In the current circuit I am using two 100mA, 3.7v UV-LED's and running them at around 60mA as they were running up to 4.2v at 100mA. They also appear to work just was well at the lower current.
The reason I am using two LED's is because it is actually more efficient than using only one. This is because there are three things that drop voltage in the circuit; The LED's, the MOSFET, and the bottom resistor. Since the LED's are dropping 3.7v each and the bottom resistor is dropping 0.6v, that means the rest drops across the NMOS as heat.
So by using two LED's, you drop more across the LED's which translates into less across the NMOS. The more the NMOS has to drop, the more it heats up. I'll go over this in greater detail in the next section.
The reason I generally only use two and not three or more is because the battery does need to have enough voltage to supply everything. Three drops of 3.7v, plus the 0.6v ends up higher than most batteries. If you use an 11.1v (Full charge at 12.6v) or higher, you can use three. But, when you use a lower battery there isn't enough to turn everything on and the LED's end up very dim, draw less current, and don't turn on the NPN (Doesn't hurt anything because there isn't enough current, it just won't perform well).

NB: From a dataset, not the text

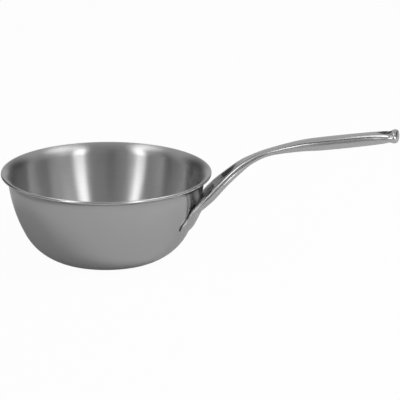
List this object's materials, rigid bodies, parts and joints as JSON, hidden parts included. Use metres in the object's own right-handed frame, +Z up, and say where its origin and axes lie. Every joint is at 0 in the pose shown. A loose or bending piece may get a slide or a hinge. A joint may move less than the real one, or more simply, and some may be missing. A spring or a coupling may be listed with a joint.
{
  "type": "saucier pan",
  "caption": "Round-bottomed clad steel saucier with a flared pouring rim and one long welded cast handle with a hanging hole, for sauces and stirring on a hob",
  "frame": {"origin": "centre of the flat underside of the base", "axes": "+Z up, along the bowl's axis; +X along the handle, away from the bowl; the pan is the same on both sides of the XZ plane"},
  "size_m": [0.4111, 0.2176, 0.1449],
  "materials": {
    "outside_steel": "satin polished stainless steel, faint marks round the pan's axis",
    "inside_steel": "stainless steel brushed round the pan's axis",
    "handle_steel": "polished cast stainless steel",
    "weld_steel": "bare resistance weld, dull steel",
    "bond_aluminium": "aluminium alloy sheet, bare only at the rim's edge",
    "core_aluminium": "pure aluminium sheet, bare only at the rim's edge"
  },
  "bodies": {
    "root": {"outer_ply": "outside_steel", "outer_bond_ply": "bond_aluminium", "core_ply": "core_aluminium", "inner_bond_ply": "bond_aluminium", "cooking_ply": "inside_steel", "handle": "handle_steel", "weld_near_low": "weld_steel", "weld_near_high": "weld_steel", "weld_far_low": "weld_steel", "weld_far_high": "weld_steel"}
  },
  "joints": []
}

Another trick you can use if you generally use somewhere around a 9.6v is to install a resistor to drop the addition voltage between the LED's and the Drain of the NMOS. This is helpful in high current applications as you can get a resistor that is rated for high heat and save the wear on the MOSFET. Just figure how much extra voltage you should drop (Note that the NMOS should still drop at least around 0.5v or more), and divide by the current to get the resistance value.